You're reading: Out: Moscow Avenue, In: Bandera Avenue

The Kyiv City Council renamed Moscow Avenue in Kyiv after the iconic nationalist leader Stepan Bandera on July 7. Some Ukrainian nationalists cheered the decision that is further alienating Moscow, which has waged a bloody war against Ukraine, claiming 10,000 lives, since 2014.

However, the renaming triggered the historical debate between those who regard Bandera, who lived from 1909 to 1959, as a national hero vs. those who regard the Organization of Ukrainian Nationalists leader as a pro-Nazi figure, despite the fact he spent most of World War II in a Nazi prison and was assassinated in Germany by a KGB agent.

Also, critics argue that the timing of the decision was lousy, coming as it did a day before the NATO Summit in Warsaw on July 8.

In Poland, Bandera is condemned for being a militant ideologue of the Organization of Ukrainian Nationalists, which briefly cooperated with Nazi Germany during World War II. Historians don’t have a single opinion on whether Bandera himself ever cooperated with the Nazis. His supporters in Ukraine argue that he fought all foreign repression, including Polish, German and Soviet.

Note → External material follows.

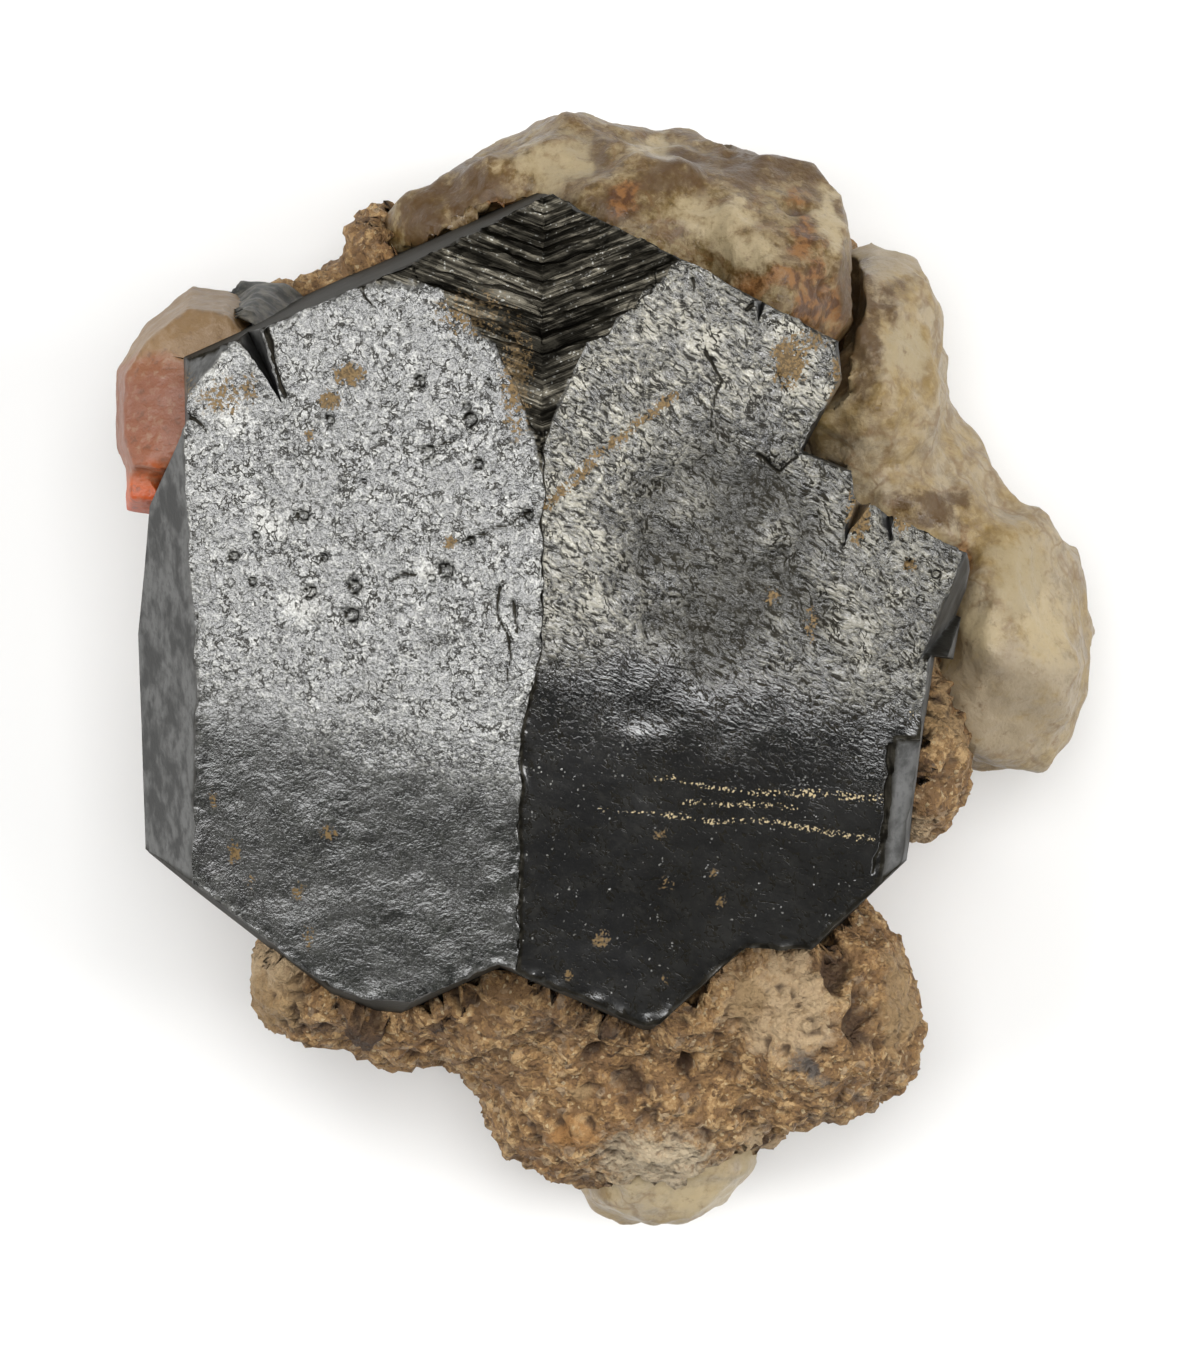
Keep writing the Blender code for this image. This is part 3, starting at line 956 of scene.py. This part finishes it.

Polish citizens claim he was involved in the Volyn massacre in 1943, which they consider as an ethnic cleansing of Poles, even though he was in a Nazi prison at the time.

“By their actions, Kyiv politicians weakened the position of the friends of Ukraine in Warsaw and worsened the situation of fellow citizens in Poland,” Olena Babakova, a Ukrainian journalist working for Polish Radio in Warsaw wrote in an op-ed for Novoe Vremya.

The renaming was preceded by a three-month public discussion on the Kyiv City Council website. Eventually, 55 percent out of all 5,700 votes in the poll supported the changing of the name from Moscow to Bandera Avenue. The decision awaits the signature of Kyiv Mayor Vitali Klitschko.

The Moscow Bridge in Kyiv leads
to Bandera Avenue, known as
Moscow Avenue until July 7.
(Ukrafoto)

After the decision was taken, citizens launched four petitions asking to cancel the renaming. So far, the petitions haven’t reached more than 300 votes while 10,000 are required for the petition to be considered.

In Ukraine, Bandera was once declared a national hero by ex-President Viktor Yushchenko in January 2010, a month before he left office. But the Donetsk district court appealed this decision and the decree was repealed in April 2010, when Viktor Yanukovych was president.

The voting for renaming the street in the Kyiv City Council and commemoration of Volyn tragedy coincided.

The renaming was followed by the decision of Upper Chamber of Polish Parliament to adopt a resolution on recognizing the Volyn massacre as genocide on June 11.

“It would be virtually impossible to explain to the Poles that it was just a coincidence,” Babakova wrote of Ukraine’s pro-Bandera action.

Stepan Bandera poses for a photo with his son Andriy (L) and daughter
Lesya in an undated photo. He had one more daughter, Nataliya.
(Courtesy)

While visiting Poland to attend the Warsaw NATO Summit, Ukrainian President Petro Poroshenko commemorated the victims of Volyn tragedy, laying flowers at the monument in the Polish capital. Some 100,000 Poles were killed in the massacre, according to the Senate.

Volodymyr Viatrovych, the director of the Institute of National Remembrance in Kyiv, said the naming of streets is a domestic issue.

Moreover, he says that Bandera has no connection to the Volyn tragedy because of his imprisonment from 1942-44 in the Nazi concentration camp of Sachsenhausen in Germany.

Viatrovych’s Institute of National Remembrance published archive documents from the Soviet main security agency KGB that explain the flow of confrontations between Ukrainian Insurgent Army and Polish Home Army during World War II. According to Viatrovych, documents confirm the Volyn massacre wasn’t genocide, but the constant confrontations between Ukrainians and Poles, accompanied with war crimes and killings of civilians.

The Kremlin, which has made an industry out of demonizing Bandera, reacted predictably.

Russian President Vladimir Putin’s press secretary Dmitry Peskov said: “The fact is that the historical Russian-Ukrainian relations, Russian-Ukrainian kinship cannot be certainly eliminated with such renaming,” Peskov said.

Beside Moscow Avenue, the Kyiv City Council changed the names of four more city streets on June 7. They were previously named after Russian Empire military generals Mikhail Kutuzov, Alexander Suvorov and a member of the Bolshevik Party Nikolay Bauman.

Instead of them, the streets will be named after Polish educator Janusz Korczak, an officer of Ukrainian People’s Army Oleksa Almaziv, the commander of the Ukrainian Galician Army Mykhailo Omelianovych-Pavlenko, and writer Yevhen Hutsalo.